━━ Dataset ━━

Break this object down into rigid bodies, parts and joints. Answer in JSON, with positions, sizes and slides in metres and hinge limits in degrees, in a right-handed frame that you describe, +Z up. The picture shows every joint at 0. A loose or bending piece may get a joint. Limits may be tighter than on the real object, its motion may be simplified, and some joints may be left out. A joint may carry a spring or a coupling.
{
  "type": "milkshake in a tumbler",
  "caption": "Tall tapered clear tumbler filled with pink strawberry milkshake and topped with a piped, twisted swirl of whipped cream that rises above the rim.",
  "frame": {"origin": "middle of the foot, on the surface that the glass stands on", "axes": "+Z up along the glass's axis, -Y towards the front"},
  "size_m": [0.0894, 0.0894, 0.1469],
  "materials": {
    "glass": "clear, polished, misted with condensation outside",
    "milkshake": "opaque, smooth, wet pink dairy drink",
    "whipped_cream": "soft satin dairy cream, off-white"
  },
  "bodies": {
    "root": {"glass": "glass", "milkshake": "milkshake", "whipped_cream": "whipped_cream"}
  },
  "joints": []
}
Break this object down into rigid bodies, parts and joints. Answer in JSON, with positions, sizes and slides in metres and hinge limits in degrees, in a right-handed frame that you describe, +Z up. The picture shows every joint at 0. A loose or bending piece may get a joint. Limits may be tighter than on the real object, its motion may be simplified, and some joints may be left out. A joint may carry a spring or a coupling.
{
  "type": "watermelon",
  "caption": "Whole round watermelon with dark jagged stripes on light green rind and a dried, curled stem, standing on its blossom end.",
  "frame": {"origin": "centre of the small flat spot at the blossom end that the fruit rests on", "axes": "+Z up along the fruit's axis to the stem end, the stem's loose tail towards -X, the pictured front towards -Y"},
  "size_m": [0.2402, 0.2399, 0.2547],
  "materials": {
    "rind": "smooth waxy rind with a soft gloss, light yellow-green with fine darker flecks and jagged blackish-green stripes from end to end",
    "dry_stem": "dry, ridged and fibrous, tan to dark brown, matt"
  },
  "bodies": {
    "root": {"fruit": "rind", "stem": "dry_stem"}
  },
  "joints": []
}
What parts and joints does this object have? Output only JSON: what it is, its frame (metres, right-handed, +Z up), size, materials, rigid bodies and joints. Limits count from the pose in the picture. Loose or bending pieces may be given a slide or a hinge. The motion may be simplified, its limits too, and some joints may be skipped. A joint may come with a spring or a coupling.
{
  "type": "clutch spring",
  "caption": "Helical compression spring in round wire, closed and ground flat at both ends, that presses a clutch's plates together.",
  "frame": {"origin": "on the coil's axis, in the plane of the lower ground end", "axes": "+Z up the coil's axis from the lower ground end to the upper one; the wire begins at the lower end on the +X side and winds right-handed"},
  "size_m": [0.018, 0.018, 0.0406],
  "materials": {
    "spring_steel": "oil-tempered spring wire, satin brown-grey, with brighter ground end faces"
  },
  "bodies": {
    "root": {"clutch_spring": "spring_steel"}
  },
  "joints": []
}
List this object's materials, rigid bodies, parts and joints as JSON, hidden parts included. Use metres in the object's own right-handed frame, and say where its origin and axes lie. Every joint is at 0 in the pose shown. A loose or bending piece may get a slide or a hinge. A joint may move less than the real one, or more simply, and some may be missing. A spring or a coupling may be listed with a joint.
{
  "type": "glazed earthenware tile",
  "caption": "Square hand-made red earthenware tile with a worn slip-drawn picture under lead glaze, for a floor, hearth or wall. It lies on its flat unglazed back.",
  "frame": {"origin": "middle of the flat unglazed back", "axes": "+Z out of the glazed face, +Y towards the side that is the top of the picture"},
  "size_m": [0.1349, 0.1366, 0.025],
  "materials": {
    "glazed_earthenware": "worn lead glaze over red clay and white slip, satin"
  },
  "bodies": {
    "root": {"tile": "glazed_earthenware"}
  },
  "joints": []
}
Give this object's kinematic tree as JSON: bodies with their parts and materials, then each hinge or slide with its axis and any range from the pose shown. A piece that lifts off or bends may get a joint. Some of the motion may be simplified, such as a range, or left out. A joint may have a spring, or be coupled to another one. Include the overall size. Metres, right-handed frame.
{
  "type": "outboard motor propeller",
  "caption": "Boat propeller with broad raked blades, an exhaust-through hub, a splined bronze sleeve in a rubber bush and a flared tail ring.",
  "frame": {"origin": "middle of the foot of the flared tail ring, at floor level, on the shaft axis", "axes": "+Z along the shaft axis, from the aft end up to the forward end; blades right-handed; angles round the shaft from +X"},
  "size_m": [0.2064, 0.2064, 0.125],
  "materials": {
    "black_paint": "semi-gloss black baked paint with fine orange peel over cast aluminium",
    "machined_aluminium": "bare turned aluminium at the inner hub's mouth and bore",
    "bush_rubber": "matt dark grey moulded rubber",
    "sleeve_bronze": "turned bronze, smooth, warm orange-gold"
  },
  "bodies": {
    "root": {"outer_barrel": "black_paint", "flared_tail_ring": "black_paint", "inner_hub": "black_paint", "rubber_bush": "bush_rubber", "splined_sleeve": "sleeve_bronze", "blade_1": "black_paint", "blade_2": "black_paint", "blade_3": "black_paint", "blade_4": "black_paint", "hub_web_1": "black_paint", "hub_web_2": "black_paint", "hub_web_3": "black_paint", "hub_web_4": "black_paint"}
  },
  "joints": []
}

━━━

- Given instruction -
Write out all the data again, exactly as it appears.

- Exercise answer -
Break this object down into rigid bodies, parts and joints. Answer in JSON, with positions, sizes and slides in metres and hinge limits in degrees, in a right-handed frame that you describe, +Z up. The picture shows every joint at 0. A loose or bending piece may get a joint. Limits may be tighter than on the real object, its motion may be simplified, and some joints may be left out. A joint may carry a spring or a coupling.
{
  "type": "milkshake in a tumbler",
  "caption": "Tall tapered clear tumbler filled with pink strawberry milkshake and topped with a piped, twisted swirl of whipped cream that rises above the rim.",
  "frame": {"origin": "middle of the foot, on the surface that the glass stands on", "axes": "+Z up along the glass's axis, -Y towards the front"},
  "size_m": [0.0894, 0.0894, 0.1469],
  "materials": {
    "glass": "clear, polished, misted with condensation outside",
    "milkshake": "opaque, smooth, wet pink dairy drink",
    "whipped_cream": "soft satin dairy cream, off-white"
  },
  "bodies": {
    "root": {"glass": "glass", "milkshake": "milkshake", "whipped_cream": "whipped_cream"}
  },
  "joints": []
}
Break this object down into rigid bodies, parts and joints. Answer in JSON, with positions, sizes and slides in metres and hinge limits in degrees, in a right-handed frame that you describe, +Z up. The picture shows every joint at 0. A loose or bending piece may get a joint. Limits may be tighter than on the real object, its motion may be simplified, and some joints may be left out. A joint may carry a spring or a coupling.
{
  "type": "watermelon",
  "caption": "Whole round watermelon with dark jagged stripes on light green rind and a dried, curled stem, standing on its blossom end.",
  "frame": {"origin": "centre of the small flat spot at the blossom end that the fruit rests on", "axes": "+Z up along the fruit's axis to the stem end, the stem's loose tail towards -X, the pictured front towards -Y"},
  "size_m": [0.2402, 0.2399, 0.2547],
  "materials": {
    "rind": "smooth waxy rind with a soft gloss, light yellow-green with fine darker flecks and jagged blackish-green stripes from end to end",
    "dry_stem": "dry, ridged and fibrous, tan to dark brown, matt"
  },
  "bodies": {
    "root": {"fruit": "rind", "stem": "dry_stem"}
  },
  "joints": []
}
What parts and joints does this object have? Output only JSON: what it is, its frame (metres, right-handed, +Z up), size, materials, rigid bodies and joints. Limits count from the pose in the picture. Loose or bending pieces may be given a slide or a hinge. The motion may be simplified, its limits too, and some joints may be skipped. A joint may come with a spring or a coupling.
{
  "type": "clutch spring",
  "caption": "Helical compression spring in round wire, closed and ground flat at both ends, that presses a clutch's plates together.",
  "frame": {"origin": "on the coil's axis, in the plane of the lower ground end", "axes": "+Z up the coil's axis from the lower ground end to the upper one; the wire begins at the lower end on the +X side and winds right-handed"},
  "size_m": [0.018, 0.018, 0.0406],
  "materials": {
    "spring_steel": "oil-tempered spring wire, satin brown-grey, with brighter ground end faces"
  },
  "bodies": {
    "root": {"clutch_spring": "spring_steel"}
  },
  "joints": []
}
List this object's materials, rigid bodies, parts and joints as JSON, hidden parts included. Use metres in the object's own right-handed frame, and say where its origin and axes lie. Every joint is at 0 in the pose shown. A loose or bending piece may get a slide or a hinge. A joint may move less than the real one, or more simply, and some may be missing. A spring or a coupling may be listed with a joint.
{
  "type": "glazed earthenware tile",
  "caption": "Square hand-made red earthenware tile with a worn slip-drawn picture under lead glaze, for a floor, hearth or wall. It lies on its flat unglazed back.",
  "frame": {"origin": "middle of the flat unglazed back", "axes": "+Z out of the glazed face, +Y towards the side that is the top of the picture"},
  "size_m": [0.1349, 0.1366, 0.025],
  "materials": {
    "glazed_earthenware": "worn lead glaze over red clay and white slip, satin"
  },
  "bodies": {
    "root": {"tile": "glazed_earthenware"}
  },
  "joints": []
}
Give this object's kinematic tree as JSON: bodies with their parts and materials, then each hinge or slide with its axis and any range from the pose shown. A piece that lifts off or bends may get a joint. Some of the motion may be simplified, such as a range, or left out. A joint may have a spring, or be coupled to another one. Include the overall size. Metres, right-handed frame.
{
  "type": "outboard motor propeller",
  "caption": "Boat propeller with broad raked blades, an exhaust-through hub, a splined bronze sleeve in a rubber bush and a flared tail ring.",
  "frame": {"origin": "middle of the foot of the flared tail ring, at floor level, on the shaft axis", "axes": "+Z along the shaft axis, from the aft end up to the forward end; blades right-handed; angles round the shaft from +X"},
  "size_m": [0.2064, 0.2064, 0.125],
  "materials": {
    "black_paint": "semi-gloss black baked paint with fine orange peel over cast aluminium",
    "machined_aluminium": "bare turned aluminium at the inner hub's mouth and bore",
    "bush_rubber": "matt dark grey moulded rubber",
    "sleeve_bronze": "turned bronze, smooth, warm orange-gold"
  },
  "bodies": {
    "root": {"outer_barrel": "black_paint", "flared_tail_ring": "black_paint", "inner_hub": "black_paint", "rubber_bush": "bush_rubber", "splined_sleeve": "sleeve_bronze", "blade_1": "black_paint", "blade_2": "black_paint", "blade_3": "black_paint", "blade_4": "black_paint", "hub_web_1": "black_paint", "hub_web_2": "black_paint", "hub_web_3": "black_paint", "hub_web_4": "black_paint"}
  },
  "joints": []
}